- **WRITTEN TASK**:
Each line below should be quoted exactly, please.

CAD and scene scripts:
━━━━━━━━━━
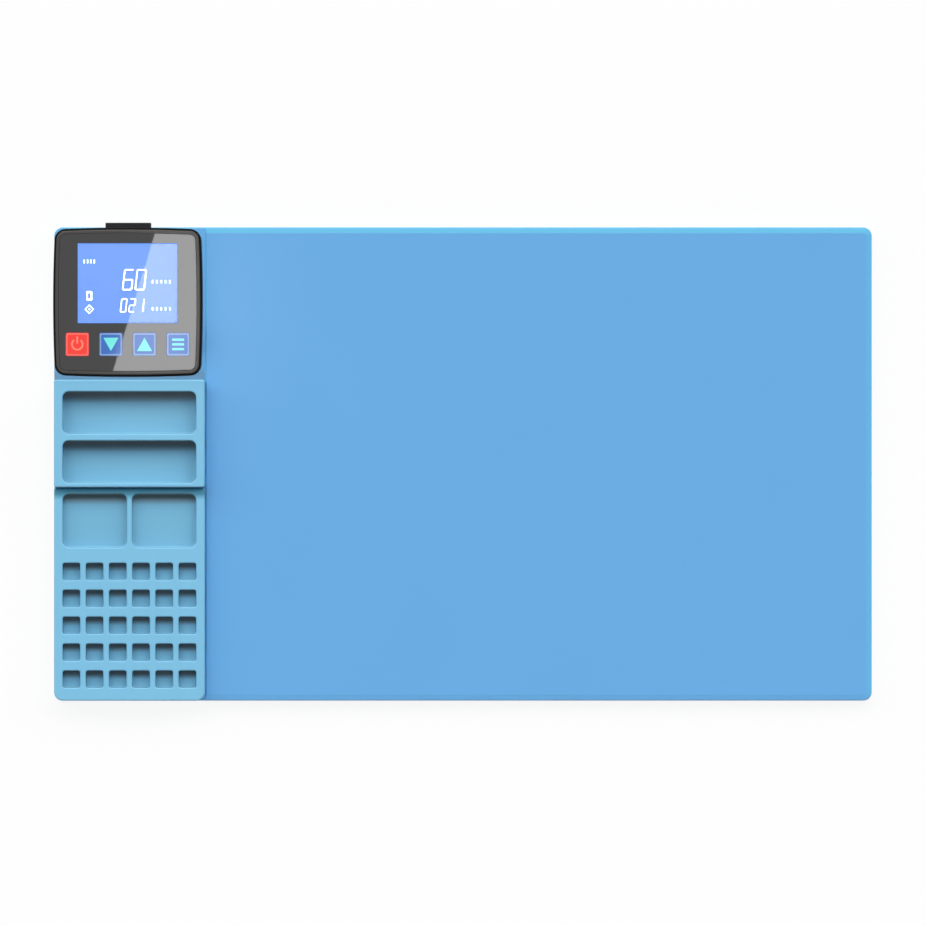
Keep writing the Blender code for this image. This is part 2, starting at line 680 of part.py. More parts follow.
def make_leads(front_tail, back_tail):
    """Two heater leads, one with the cutout in it, and two sensor leads, to the terminal block."""
    bay_x = pocket_left + SEAT_GAP + CUTOUT_WIDTH / 2
    rise_x = box_middle.x + lead_x
    entry_x = box_middle.x + terminal_right - LEAD_ENTRY
    entry_z = box_middle.z + parts_bottom + TERMINAL_HOLE_HEIGHT
    rows = [box_middle.y + row for row in lead_rows]
    crimp_x = stack_left - SEAT_GAP

    def to_terminal(x, row):
        return [(x, row, lead_height), (rise_x, row, lead_height), (rise_x, row, entry_z),
                (entry_x, row, entry_z)]

    cutout_y = -CUTOUT_OFFSET
    before = cutout_y - CUTOUT_LENGTH / 2 - SEAT_GAP
    after = cutout_y + CUTOUT_LENGTH / 2 + SEAT_GAP
    first = [(crimp_x, front_tail.y, lead_height), (bay_x, front_tail.y, lead_height)]
    first += [(bay_x, before, lead_height)]
    second = [(bay_x, after, lead_height)] + to_terminal(bay_x, rows[0])
    last = [(crimp_x, back_tail.y, lead_height), (bay_x, back_tail.y, lead_height)]
    last += to_terminal(bay_x, rows[-1])
    routes = [rounded_route(points, LEAD_BEND) for points in (first, second, last)]
    wires("heater_lead", routes, LEAD_DIAMETER, lead_red)
    body = rounded_rectangle(CUTOUT_WIDTH, CUTOUT_LENGTH, CUTOUT_CORNER)
    cutout = prism(body, felt_bottom, felt_bottom + CUTOUT_THICKNESS)
    solid("thermal_cutout", [cutout], black_plastic, location=(bay_x, cutout_y, 0))
    sensor_routes = []
    for index in range(1, LEADS - 1):
        y = (index - (LEADS - 1) / 2) * SENSOR_LEAD_SPACING
        x = bay_x + CUTOUT_WIDTH / 2 + LEAD_DIAMETER + index * SENSOR_LEAD_SPACING
        start = [(crimp_x, y, lead_height), (x, y, lead_height)]
        sensor_routes.append(rounded_route(start + to_terminal(x, rows[index]), LEAD_DIAMETER))
    wires("sensor_lead", sensor_routes, LEAD_DIAMETER, lead_white)


# The moulded trays that stand on the mat
def tray_outline(back, length, front_corner):
    def outline(inset):
        front = front_corner - inset
        rear = TRAY_CORNER - inset
        width = TRAY_WIDTH - 2 * inset
        centre = (tray_middle, back - length / 2)
        return rounded_rectangle(width, length - 2 * inset, (front, rear, rear, front), centre)
    return outline


def make_tool_tray():
    """The upper tray, with long pockets for hand tools."""
    floor = tray_bottom + TRAY_FLOOR
    top = floor + TOOL_POCKET_DEPTH
    outline = tray_outline(tool_tray_back, tool_tray_length, TRAY_CORNER)
    tray = solid("tool_tray", [rounded_block(outline, tray_bottom, top, TRAY_EDGE_ROUND)], tray_silicone)
    pockets = []
    for index in range(TOOL_POCKETS):
        back = tool_tray_back - TOOL_BACK_WALL - index * (TOOL_POCKET_LENGTH + TOOL_RIB)
        middle = (tray_middle, back - TOOL_POCKET_LENGTH / 2)
        pockets.append(
            pocket(pocket_span, TOOL_POCKET_LENGTH, TOOL_POCKET_CORNER, middle, floor, top, ARC_STEPS)
        )
    cut(tray, pockets)


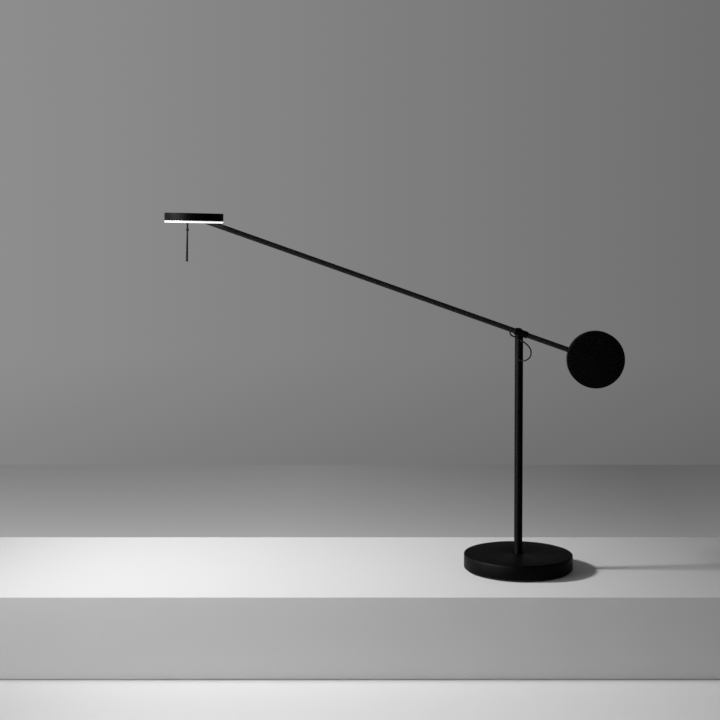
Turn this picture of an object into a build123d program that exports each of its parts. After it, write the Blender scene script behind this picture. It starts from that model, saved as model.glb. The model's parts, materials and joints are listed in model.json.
━━━━━━━━━━
- **EXERCISE ANSWER**:
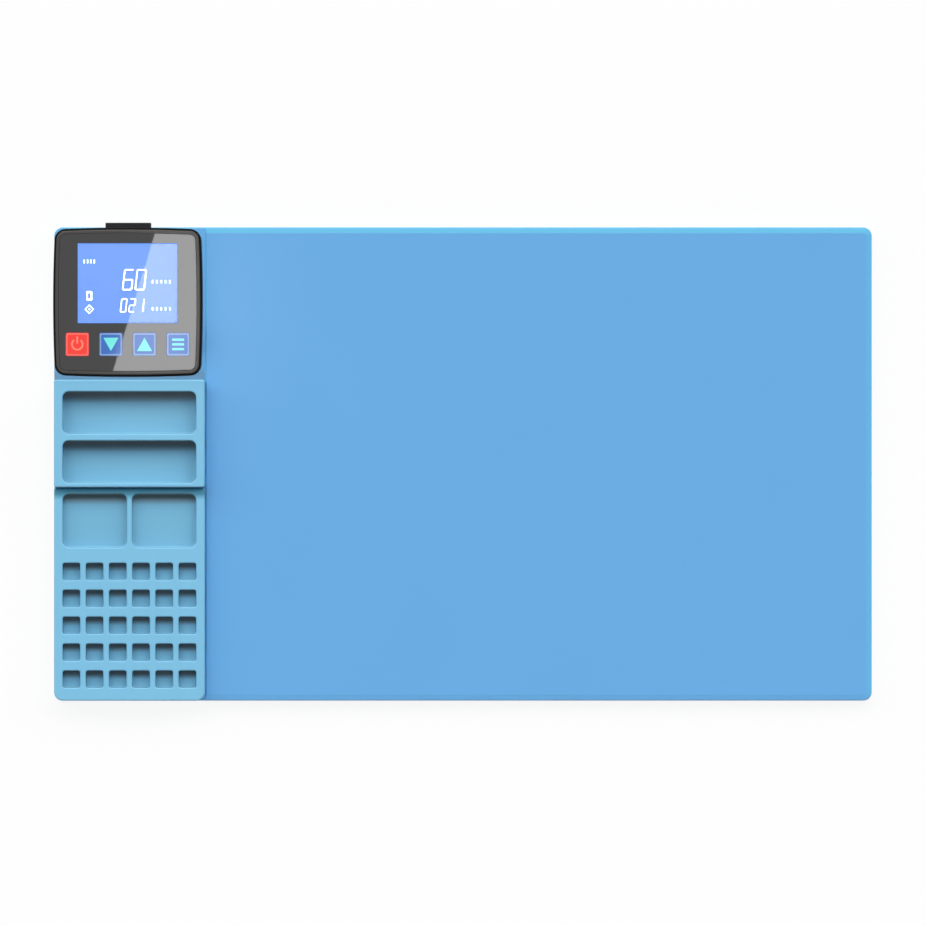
Keep writing the Blender code for this image. This is part 2, starting at line 680 of part.py. More parts follow.
def make_leads(front_tail, back_tail):
    """Two heater leads, one with the cutout in it, and two sensor leads, to the terminal block."""
    bay_x = pocket_left + SEAT_GAP + CUTOUT_WIDTH / 2
    rise_x = box_middle.x + lead_x
    entry_x = box_middle.x + terminal_right - LEAD_ENTRY
    entry_z = box_middle.z + parts_bottom + TERMINAL_HOLE_HEIGHT
    rows = [box_middle.y + row for row in lead_rows]
    crimp_x = stack_left - SEAT_GAP

    def to_terminal(x, row):
        return [(x, row, lead_height), (rise_x, row, lead_height), (rise_x, row, entry_z),
                (entry_x, row, entry_z)]

    cutout_y = -CUTOUT_OFFSET
    before = cutout_y - CUTOUT_LENGTH / 2 - SEAT_GAP
    after = cutout_y + CUTOUT_LENGTH / 2 + SEAT_GAP
    first = [(crimp_x, front_tail.y, lead_height), (bay_x, front_tail.y, lead_height)]
    first += [(bay_x, before, lead_height)]
    second = [(bay_x, after, lead_height)] + to_terminal(bay_x, rows[0])
    last = [(crimp_x, back_tail.y, lead_height), (bay_x, back_tail.y, lead_height)]
    last += to_terminal(bay_x, rows[-1])
    routes = [rounded_route(points, LEAD_BEND) for points in (first, second, last)]
    wires("heater_lead", routes, LEAD_DIAMETER, lead_red)
    body = rounded_rectangle(CUTOUT_WIDTH, CUTOUT_LENGTH, CUTOUT_CORNER)
    cutout = prism(body, felt_bottom, felt_bottom + CUTOUT_THICKNESS)
    solid("thermal_cutout", [cutout], black_plastic, location=(bay_x, cutout_y, 0))
    sensor_routes = []
    for index in range(1, LEADS - 1):
        y = (index - (LEADS - 1) / 2) * SENSOR_LEAD_SPACING
        x = bay_x + CUTOUT_WIDTH / 2 + LEAD_DIAMETER + index * SENSOR_LEAD_SPACING
        start = [(crimp_x, y, lead_height), (x, y, lead_height)]
        sensor_routes.append(rounded_route(start + to_terminal(x, rows[index]), LEAD_DIAMETER))
    wires("sensor_lead", sensor_routes, LEAD_DIAMETER, lead_white)


# The moulded trays that stand on the mat
def tray_outline(back, length, front_corner):
    def outline(inset):
        front = front_corner - inset
        rear = TRAY_CORNER - inset
        width = TRAY_WIDTH - 2 * inset
        centre = (tray_middle, back - length / 2)
        return rounded_rectangle(width, length - 2 * inset, (front, rear, rear, front), centre)
    return outline


def make_tool_tray():
    """The upper tray, with long pockets for hand tools."""
    floor = tray_bottom + TRAY_FLOOR
    top = floor + TOOL_POCKET_DEPTH
    outline = tray_outline(tool_tray_back, tool_tray_length, TRAY_CORNER)
    tray = solid("tool_tray", [rounded_block(outline, tray_bottom, top, TRAY_EDGE_ROUND)], tray_silicone)
    pockets = []
    for index in range(TOOL_POCKETS):
        back = tool_tray_back - TOOL_BACK_WALL - index * (TOOL_POCKET_LENGTH + TOOL_RIB)
        middle = (tray_middle, back - TOOL_POCKET_LENGTH / 2)
        pockets.append(
            pocket(pocket_span, TOOL_POCKET_LENGTH, TOOL_POCKET_CORNER, middle, floor, top, ARC_STEPS)
        )
    cut(tray, pockets)


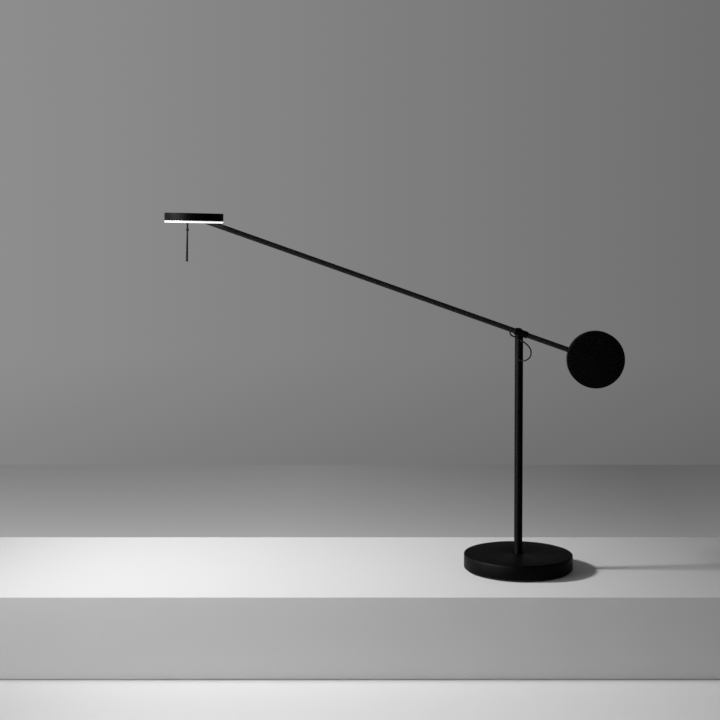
Turn this picture of an object into a build123d program that exports each of its parts. After it, write the Blender scene script behind this picture. It starts from that model, saved as model.glb. The model's parts, materials and joints are listed in model.json.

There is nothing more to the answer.